Does anyone know why they start on the heads first? The best I can come up with it that it’s like a Cadbury Egg – crunchy shell, lipid filled center.
Scalzi — make sure you get both cats regularly checked for worms and tularemia. Just to be safe.
A belated addition to why cats should kill bunnies.
http://www.uclick.com/client/sea/lio/ April 18th comic.
Fast food. Makes perfect sense to me. At least you know you are very loved. Two (count ’em) two baby bunnies….. And probably a very grumpy mom bunny out there. Watch out for the Revenge of the Mom Bunny coming soon to your neighborhood.
http://www.whatjeffkilled.com
For those of you who need to view kitty leftovers.
http://www.whatjeffkilled.com
For those of you who need to view kitty leftovers.
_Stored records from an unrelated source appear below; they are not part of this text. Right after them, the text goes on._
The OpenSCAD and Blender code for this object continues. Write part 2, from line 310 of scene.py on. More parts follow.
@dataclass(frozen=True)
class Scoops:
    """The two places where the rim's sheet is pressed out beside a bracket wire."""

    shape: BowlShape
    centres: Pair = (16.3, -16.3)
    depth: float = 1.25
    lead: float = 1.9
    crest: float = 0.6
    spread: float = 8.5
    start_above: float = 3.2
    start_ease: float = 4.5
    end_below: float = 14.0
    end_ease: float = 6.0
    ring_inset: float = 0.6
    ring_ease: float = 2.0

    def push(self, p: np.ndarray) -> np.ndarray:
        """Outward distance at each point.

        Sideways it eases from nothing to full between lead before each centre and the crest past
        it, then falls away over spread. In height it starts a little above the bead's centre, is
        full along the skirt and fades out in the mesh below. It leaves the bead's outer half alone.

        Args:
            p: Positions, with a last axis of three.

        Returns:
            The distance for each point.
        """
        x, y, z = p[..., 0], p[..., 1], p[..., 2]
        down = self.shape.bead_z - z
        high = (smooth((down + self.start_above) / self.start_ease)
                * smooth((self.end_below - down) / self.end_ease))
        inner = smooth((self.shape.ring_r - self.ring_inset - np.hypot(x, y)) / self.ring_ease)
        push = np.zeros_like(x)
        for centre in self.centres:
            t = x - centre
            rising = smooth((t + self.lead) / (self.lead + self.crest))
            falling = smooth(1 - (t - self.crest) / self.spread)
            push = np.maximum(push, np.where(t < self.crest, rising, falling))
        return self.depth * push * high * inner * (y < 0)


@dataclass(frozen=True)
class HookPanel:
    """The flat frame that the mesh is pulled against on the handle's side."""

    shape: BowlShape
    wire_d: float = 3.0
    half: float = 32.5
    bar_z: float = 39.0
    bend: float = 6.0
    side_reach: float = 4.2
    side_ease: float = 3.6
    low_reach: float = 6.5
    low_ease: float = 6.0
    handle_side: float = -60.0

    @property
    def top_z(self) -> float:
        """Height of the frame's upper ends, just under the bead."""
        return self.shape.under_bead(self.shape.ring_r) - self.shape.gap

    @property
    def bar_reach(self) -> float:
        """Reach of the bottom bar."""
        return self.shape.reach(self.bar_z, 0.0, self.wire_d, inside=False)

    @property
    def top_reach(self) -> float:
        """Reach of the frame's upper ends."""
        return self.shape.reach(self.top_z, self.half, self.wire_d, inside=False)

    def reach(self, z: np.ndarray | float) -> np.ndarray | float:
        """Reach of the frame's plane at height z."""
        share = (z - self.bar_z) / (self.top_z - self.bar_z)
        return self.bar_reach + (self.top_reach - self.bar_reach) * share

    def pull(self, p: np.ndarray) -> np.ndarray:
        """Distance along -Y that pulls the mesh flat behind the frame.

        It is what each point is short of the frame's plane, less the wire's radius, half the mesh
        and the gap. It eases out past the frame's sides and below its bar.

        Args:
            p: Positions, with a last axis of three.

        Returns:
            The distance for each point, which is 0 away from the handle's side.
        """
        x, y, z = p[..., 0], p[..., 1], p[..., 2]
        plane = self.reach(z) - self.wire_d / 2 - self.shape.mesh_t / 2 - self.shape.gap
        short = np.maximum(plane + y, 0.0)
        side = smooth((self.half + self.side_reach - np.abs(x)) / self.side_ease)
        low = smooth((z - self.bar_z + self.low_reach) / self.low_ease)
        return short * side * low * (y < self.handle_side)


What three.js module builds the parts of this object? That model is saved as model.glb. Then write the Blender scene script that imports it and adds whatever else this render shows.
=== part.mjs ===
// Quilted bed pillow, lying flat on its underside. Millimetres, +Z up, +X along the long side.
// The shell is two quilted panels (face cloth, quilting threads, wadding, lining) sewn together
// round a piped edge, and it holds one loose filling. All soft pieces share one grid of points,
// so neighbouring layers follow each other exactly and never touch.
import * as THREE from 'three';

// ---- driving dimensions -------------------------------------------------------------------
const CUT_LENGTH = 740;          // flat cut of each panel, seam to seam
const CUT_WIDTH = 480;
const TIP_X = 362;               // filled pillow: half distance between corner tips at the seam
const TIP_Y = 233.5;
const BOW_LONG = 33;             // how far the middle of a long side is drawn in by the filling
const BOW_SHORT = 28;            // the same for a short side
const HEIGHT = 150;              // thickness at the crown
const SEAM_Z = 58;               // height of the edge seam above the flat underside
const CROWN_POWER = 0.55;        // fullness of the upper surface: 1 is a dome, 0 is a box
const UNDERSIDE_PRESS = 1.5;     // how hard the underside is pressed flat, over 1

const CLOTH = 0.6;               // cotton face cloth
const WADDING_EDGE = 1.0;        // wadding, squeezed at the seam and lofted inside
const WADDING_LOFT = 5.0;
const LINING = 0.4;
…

We have all these lizards (brown and green anoles) here. We’ve had our share of love offerings of them. Dead. The live ones are the play toys that the bring in. I catch those and let them outside. We have a cat door, which saves on letting them in and out (6 of them!). We also wind up with birds. They bring in living birds that we then have to catch and release. They tend to leave the palmetto bugs (big, huge cockroaches in other words) alone. I tend to just throw them out the door if I can catch them. But they just usually come in through the cracks and open doors.
Our black and white mail looked like he had something hanging from his mouth. I tried to get it, but it wouldn’t budge. I finally got it off. It was a lizard who had snapped his jaw firmly shut on the cats fur. He only got half eaten. I threw him into the yard; there wasn’t really anything to save. He almost survived.